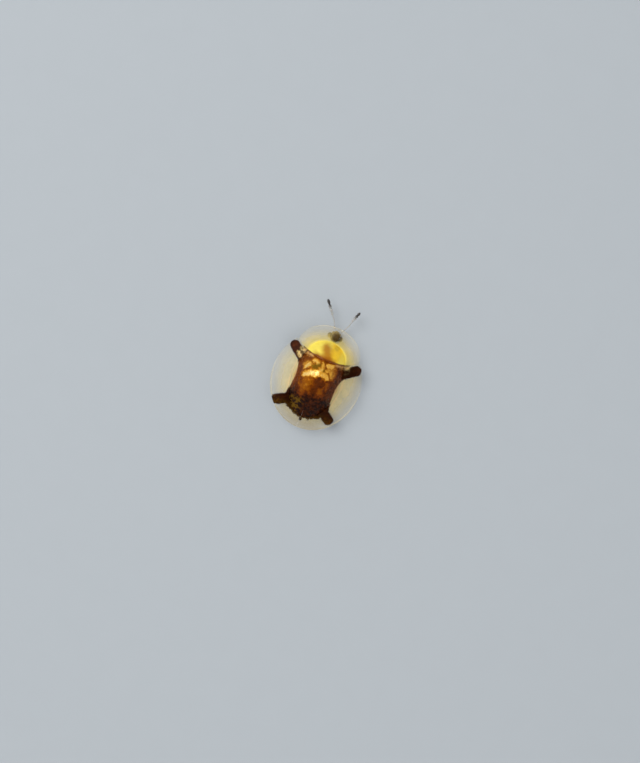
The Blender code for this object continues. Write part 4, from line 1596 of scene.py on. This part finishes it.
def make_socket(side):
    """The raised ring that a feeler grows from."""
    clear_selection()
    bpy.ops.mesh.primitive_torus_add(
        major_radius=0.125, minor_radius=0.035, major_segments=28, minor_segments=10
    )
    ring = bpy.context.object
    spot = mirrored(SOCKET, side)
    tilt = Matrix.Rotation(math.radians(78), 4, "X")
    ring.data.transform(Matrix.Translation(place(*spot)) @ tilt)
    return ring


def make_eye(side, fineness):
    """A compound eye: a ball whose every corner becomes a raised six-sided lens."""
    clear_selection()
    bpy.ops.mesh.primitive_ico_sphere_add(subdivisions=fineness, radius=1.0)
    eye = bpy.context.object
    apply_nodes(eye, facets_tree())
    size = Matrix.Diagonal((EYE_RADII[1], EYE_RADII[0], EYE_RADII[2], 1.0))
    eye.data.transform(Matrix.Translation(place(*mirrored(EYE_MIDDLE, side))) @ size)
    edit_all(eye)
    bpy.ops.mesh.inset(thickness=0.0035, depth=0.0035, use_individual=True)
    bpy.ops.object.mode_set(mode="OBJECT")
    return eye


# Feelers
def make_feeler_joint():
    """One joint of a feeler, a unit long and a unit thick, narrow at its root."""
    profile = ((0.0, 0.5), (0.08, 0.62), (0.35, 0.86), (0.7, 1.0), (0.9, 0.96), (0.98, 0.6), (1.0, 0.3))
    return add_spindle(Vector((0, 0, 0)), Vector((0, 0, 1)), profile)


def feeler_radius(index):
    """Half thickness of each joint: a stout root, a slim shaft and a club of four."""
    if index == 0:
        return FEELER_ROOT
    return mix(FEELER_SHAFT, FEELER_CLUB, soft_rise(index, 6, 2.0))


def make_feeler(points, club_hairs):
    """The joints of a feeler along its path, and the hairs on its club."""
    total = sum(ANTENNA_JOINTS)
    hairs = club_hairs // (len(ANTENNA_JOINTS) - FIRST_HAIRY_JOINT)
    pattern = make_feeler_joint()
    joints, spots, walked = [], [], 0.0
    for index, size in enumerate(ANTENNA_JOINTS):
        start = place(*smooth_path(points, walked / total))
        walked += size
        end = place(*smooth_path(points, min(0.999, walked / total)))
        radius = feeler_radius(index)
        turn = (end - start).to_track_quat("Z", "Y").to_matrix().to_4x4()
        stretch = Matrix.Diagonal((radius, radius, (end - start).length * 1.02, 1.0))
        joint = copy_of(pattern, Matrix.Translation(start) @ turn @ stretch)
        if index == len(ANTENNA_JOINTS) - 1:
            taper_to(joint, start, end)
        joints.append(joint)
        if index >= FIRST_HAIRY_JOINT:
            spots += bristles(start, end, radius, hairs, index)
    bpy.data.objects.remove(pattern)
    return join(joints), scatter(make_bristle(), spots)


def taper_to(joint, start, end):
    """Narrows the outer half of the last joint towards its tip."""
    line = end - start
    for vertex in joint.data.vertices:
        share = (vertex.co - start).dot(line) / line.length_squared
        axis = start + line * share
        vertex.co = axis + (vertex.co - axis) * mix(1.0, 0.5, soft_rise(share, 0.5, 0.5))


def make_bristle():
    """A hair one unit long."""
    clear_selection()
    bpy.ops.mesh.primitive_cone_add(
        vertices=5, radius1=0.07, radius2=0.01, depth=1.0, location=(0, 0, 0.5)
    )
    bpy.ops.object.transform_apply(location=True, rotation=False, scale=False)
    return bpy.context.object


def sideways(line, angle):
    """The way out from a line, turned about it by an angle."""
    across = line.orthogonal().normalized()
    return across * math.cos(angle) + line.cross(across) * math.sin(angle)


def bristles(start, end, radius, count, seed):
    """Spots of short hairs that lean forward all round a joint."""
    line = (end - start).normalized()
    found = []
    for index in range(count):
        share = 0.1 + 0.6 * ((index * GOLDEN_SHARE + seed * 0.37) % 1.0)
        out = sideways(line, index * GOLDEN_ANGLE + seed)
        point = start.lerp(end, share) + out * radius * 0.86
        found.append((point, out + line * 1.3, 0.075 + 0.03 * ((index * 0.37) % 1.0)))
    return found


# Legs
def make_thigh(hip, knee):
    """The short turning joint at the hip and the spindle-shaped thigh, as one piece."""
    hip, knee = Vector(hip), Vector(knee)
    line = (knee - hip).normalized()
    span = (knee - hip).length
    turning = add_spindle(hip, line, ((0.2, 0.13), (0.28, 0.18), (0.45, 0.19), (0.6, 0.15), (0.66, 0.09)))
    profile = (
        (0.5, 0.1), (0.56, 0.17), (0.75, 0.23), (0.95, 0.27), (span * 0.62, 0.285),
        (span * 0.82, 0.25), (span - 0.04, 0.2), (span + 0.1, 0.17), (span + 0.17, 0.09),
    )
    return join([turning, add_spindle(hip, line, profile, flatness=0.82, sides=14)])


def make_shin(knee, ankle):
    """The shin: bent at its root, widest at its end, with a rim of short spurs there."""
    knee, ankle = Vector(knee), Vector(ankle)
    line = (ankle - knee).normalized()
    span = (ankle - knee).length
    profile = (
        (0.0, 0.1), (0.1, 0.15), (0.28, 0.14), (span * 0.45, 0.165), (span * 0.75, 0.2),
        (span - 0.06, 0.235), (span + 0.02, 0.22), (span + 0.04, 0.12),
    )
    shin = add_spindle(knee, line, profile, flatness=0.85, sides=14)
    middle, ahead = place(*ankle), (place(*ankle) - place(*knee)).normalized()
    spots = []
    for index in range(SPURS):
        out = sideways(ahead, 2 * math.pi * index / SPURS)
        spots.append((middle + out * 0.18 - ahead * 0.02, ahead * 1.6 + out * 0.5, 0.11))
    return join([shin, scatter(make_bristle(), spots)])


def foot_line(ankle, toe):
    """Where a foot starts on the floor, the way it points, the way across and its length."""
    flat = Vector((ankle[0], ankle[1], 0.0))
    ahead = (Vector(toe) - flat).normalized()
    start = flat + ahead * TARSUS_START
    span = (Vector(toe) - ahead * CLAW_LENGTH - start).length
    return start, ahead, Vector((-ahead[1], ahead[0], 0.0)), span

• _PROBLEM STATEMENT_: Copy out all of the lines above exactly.

• _EXERCISE RESULT_:
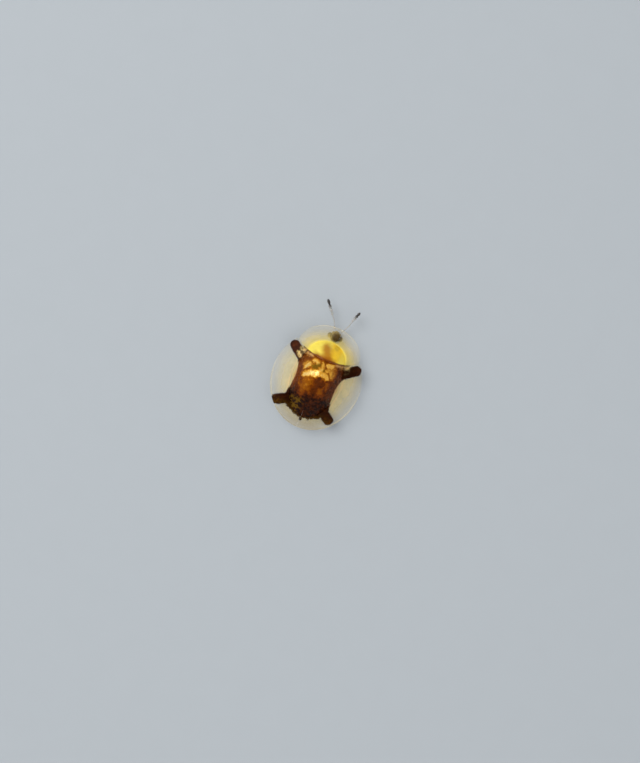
The Blender code for this object continues. Write part 4, from line 1596 of scene.py on. This part finishes it.
def make_socket(side):
    """The raised ring that a feeler grows from."""
    clear_selection()
    bpy.ops.mesh.primitive_torus_add(
        major_radius=0.125, minor_radius=0.035, major_segments=28, minor_segments=10
    )
    ring = bpy.context.object
    spot = mirrored(SOCKET, side)
    tilt = Matrix.Rotation(math.radians(78), 4, "X")
    ring.data.transform(Matrix.Translation(place(*spot)) @ tilt)
    return ring


def make_eye(side, fineness):
    """A compound eye: a ball whose every corner becomes a raised six-sided lens."""
    clear_selection()
    bpy.ops.mesh.primitive_ico_sphere_add(subdivisions=fineness, radius=1.0)
    eye = bpy.context.object
    apply_nodes(eye, facets_tree())
    size = Matrix.Diagonal((EYE_RADII[1], EYE_RADII[0], EYE_RADII[2], 1.0))
    eye.data.transform(Matrix.Translation(place(*mirrored(EYE_MIDDLE, side))) @ size)
    edit_all(eye)
    bpy.ops.mesh.inset(thickness=0.0035, depth=0.0035, use_individual=True)
    bpy.ops.object.mode_set(mode="OBJECT")
    return eye


# Feelers
def make_feeler_joint():
    """One joint of a feeler, a unit long and a unit thick, narrow at its root."""
    profile = ((0.0, 0.5), (0.08, 0.62), (0.35, 0.86), (0.7, 1.0), (0.9, 0.96), (0.98, 0.6), (1.0, 0.3))
    return add_spindle(Vector((0, 0, 0)), Vector((0, 0, 1)), profile)


def feeler_radius(index):
    """Half thickness of each joint: a stout root, a slim shaft and a club of four."""
    if index == 0:
        return FEELER_ROOT
    return mix(FEELER_SHAFT, FEELER_CLUB, soft_rise(index, 6, 2.0))


def make_feeler(points, club_hairs):
    """The joints of a feeler along its path, and the hairs on its club."""
    total = sum(ANTENNA_JOINTS)
    hairs = club_hairs // (len(ANTENNA_JOINTS) - FIRST_HAIRY_JOINT)
    pattern = make_feeler_joint()
    joints, spots, walked = [], [], 0.0
    for index, size in enumerate(ANTENNA_JOINTS):
        start = place(*smooth_path(points, walked / total))
        walked += size
        end = place(*smooth_path(points, min(0.999, walked / total)))
        radius = feeler_radius(index)
        turn = (end - start).to_track_quat("Z", "Y").to_matrix().to_4x4()
        stretch = Matrix.Diagonal((radius, radius, (end - start).length * 1.02, 1.0))
        joint = copy_of(pattern, Matrix.Translation(start) @ turn @ stretch)
        if index == len(ANTENNA_JOINTS) - 1:
            taper_to(joint, start, end)
        joints.append(joint)
        if index >= FIRST_HAIRY_JOINT:
            spots += bristles(start, end, radius, hairs, index)
    bpy.data.objects.remove(pattern)
    return join(joints), scatter(make_bristle(), spots)


def taper_to(joint, start, end):
    """Narrows the outer half of the last joint towards its tip."""
    line = end - start
    for vertex in joint.data.vertices:
        share = (vertex.co - start).dot(line) / line.length_squared
        axis = start + line * share
        vertex.co = axis + (vertex.co - axis) * mix(1.0, 0.5, soft_rise(share, 0.5, 0.5))


def make_bristle():
    """A hair one unit long."""
    clear_selection()
    bpy.ops.mesh.primitive_cone_add(
        vertices=5, radius1=0.07, radius2=0.01, depth=1.0, location=(0, 0, 0.5)
    )
    bpy.ops.object.transform_apply(location=True, rotation=False, scale=False)
    return bpy.context.object


def sideways(line, angle):
    """The way out from a line, turned about it by an angle."""
    across = line.orthogonal().normalized()
    return across * math.cos(angle) + line.cross(across) * math.sin(angle)


def bristles(start, end, radius, count, seed):
    """Spots of short hairs that lean forward all round a joint."""
    line = (end - start).normalized()
    found = []
    for index in range(count):
        share = 0.1 + 0.6 * ((index * GOLDEN_SHARE + seed * 0.37) % 1.0)
        out = sideways(line, index * GOLDEN_ANGLE + seed)
        point = start.lerp(end, share) + out * radius * 0.86
        found.append((point, out + line * 1.3, 0.075 + 0.03 * ((index * 0.37) % 1.0)))
    return found


# Legs
def make_thigh(hip, knee):
    """The short turning joint at the hip and the spindle-shaped thigh, as one piece."""
    hip, knee = Vector(hip), Vector(knee)
    line = (knee - hip).normalized()
    span = (knee - hip).length
    turning = add_spindle(hip, line, ((0.2, 0.13), (0.28, 0.18), (0.45, 0.19), (0.6, 0.15), (0.66, 0.09)))
    profile = (
        (0.5, 0.1), (0.56, 0.17), (0.75, 0.23), (0.95, 0.27), (span * 0.62, 0.285),
        (span * 0.82, 0.25), (span - 0.04, 0.2), (span + 0.1, 0.17), (span + 0.17, 0.09),
    )
    return join([turning, add_spindle(hip, line, profile, flatness=0.82, sides=14)])


def make_shin(knee, ankle):
    """The shin: bent at its root, widest at its end, with a rim of short spurs there."""
    knee, ankle = Vector(knee), Vector(ankle)
    line = (ankle - knee).normalized()
    span = (ankle - knee).length
    profile = (
        (0.0, 0.1), (0.1, 0.15), (0.28, 0.14), (span * 0.45, 0.165), (span * 0.75, 0.2),
        (span - 0.06, 0.235), (span + 0.02, 0.22), (span + 0.04, 0.12),
    )
    shin = add_spindle(knee, line, profile, flatness=0.85, sides=14)
    middle, ahead = place(*ankle), (place(*ankle) - place(*knee)).normalized()
    spots = []
    for index in range(SPURS):
        out = sideways(ahead, 2 * math.pi * index / SPURS)
        spots.append((middle + out * 0.18 - ahead * 0.02, ahead * 1.6 + out * 0.5, 0.11))
    return join([shin, scatter(make_bristle(), spots)])


def foot_line(ankle, toe):
    """Where a foot starts on the floor, the way it points, the way across and its length."""
    flat = Vector((ankle[0], ankle[1], 0.0))
    ahead = (Vector(toe) - flat).normalized()
    start = flat + ahead * TARSUS_START
    span = (Vector(toe) - ahead * CLAW_LENGTH - start).length
    return start, ahead, Vector((-ahead[1], ahead[0], 0.0)), span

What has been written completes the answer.